また、コンベヤ受入部開口を広いものとすることができ、特にピットアンドクレーンによりコンベヤに廃棄物を投入する場合のコンベヤ投入作業が容易になる。
【図面の簡単な説明】
【図1】本発明の破砕廃棄物投入装置を示す概念図。
【図2】従来の破砕廃棄物投入装置を示す概念図。
【符号の説明】
1:破砕廃棄物ピット、2:破砕廃棄物、3:クレーン、4:クレーンバケット、5:コンベヤ、7:モーター、8:投入口、9:ホッパ、10:上ダンパ、11:下ダンパ、12:エアシリンダ、13:フィーダ、14:燃焼炉、15:流動床部、16:フリーボード、17:コンベヤヘッド部、18:コンベヤテール部、19:砂ホッパ、20:砂排出弁、21:濃度センサ、22:蒸気、23:ドレンカッタ、24:減圧弁、25:排ガス冷却装置、26:排ガス処理装置、27:ガスダンパ、28:誘引送風機、29:煙突
Claims (3)
- ほぼ等間隔等サイズのせき板付ベルトを有し、破砕廃棄物を底部で受け入れて貯留する貯留部と、傾斜角60度以上75度以下の昇り角度で搬送する搬送部と、傾斜角度を緩くしたヘッド部とを有するコンベヤと、該コンベヤのコンベヤヘッド部より該搬送物を落下させて廃棄物処理装置に投下する投入口とを有し、該コンベヤベルトには速度を変える可変速機構を設け、該コンベヤベルトの上方には搬送物の落下空間を設け、前記コンベヤヘッド部より搬送物を落下させる投入口には、直接燃焼部に投入されるようにダブルダンパを設けると共に、該ダブルダンパを覆うに足る砂をダブルダンパ上に投入する砂シール装置を設けたことを特徴とする廃棄物供給装置。

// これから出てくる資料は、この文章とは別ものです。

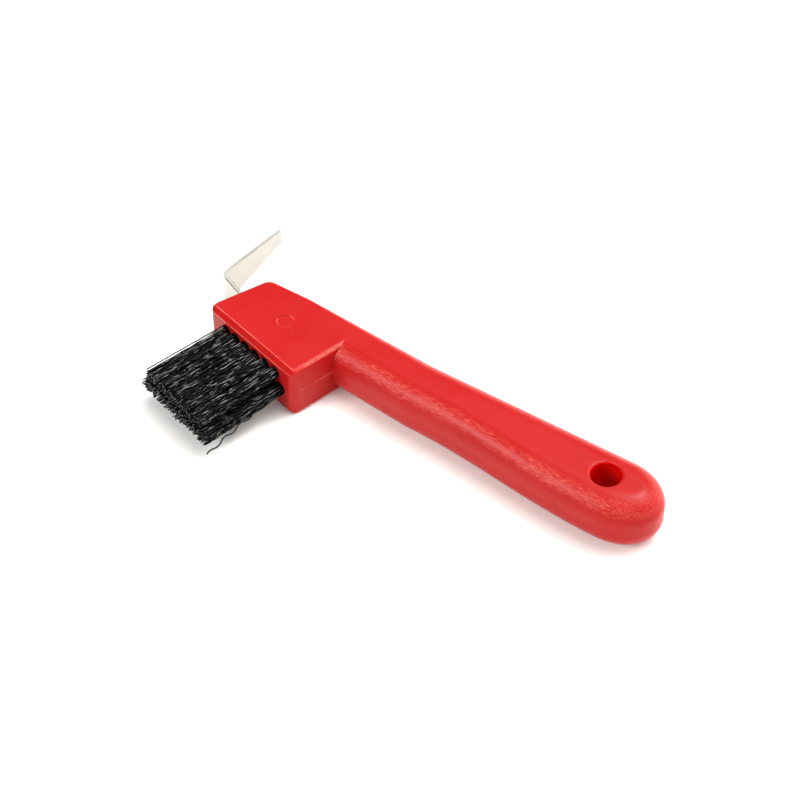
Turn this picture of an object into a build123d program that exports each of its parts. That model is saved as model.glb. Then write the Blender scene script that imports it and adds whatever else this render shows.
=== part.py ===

- 前記廃棄物処理装置は、発生する燃焼排ガスを誘引する送風機により負圧に保持した燃焼装置であり、前記ダブルダンパは同時に両方が開状態とならぬように交互に開閉を繰り返す機構を有することを特徴とする請求項1記載の廃棄物供給装置。
- 前記砂シール装置は、前記ダブルダンパの開閉動作停止状態において、該ダブルダンパ部近傍の検出器からの排ガス漏洩信号により、該ダブルダンパ上に砂を投入する構成としたことを特徴とする請求項1又は2記載の廃棄物供給装置。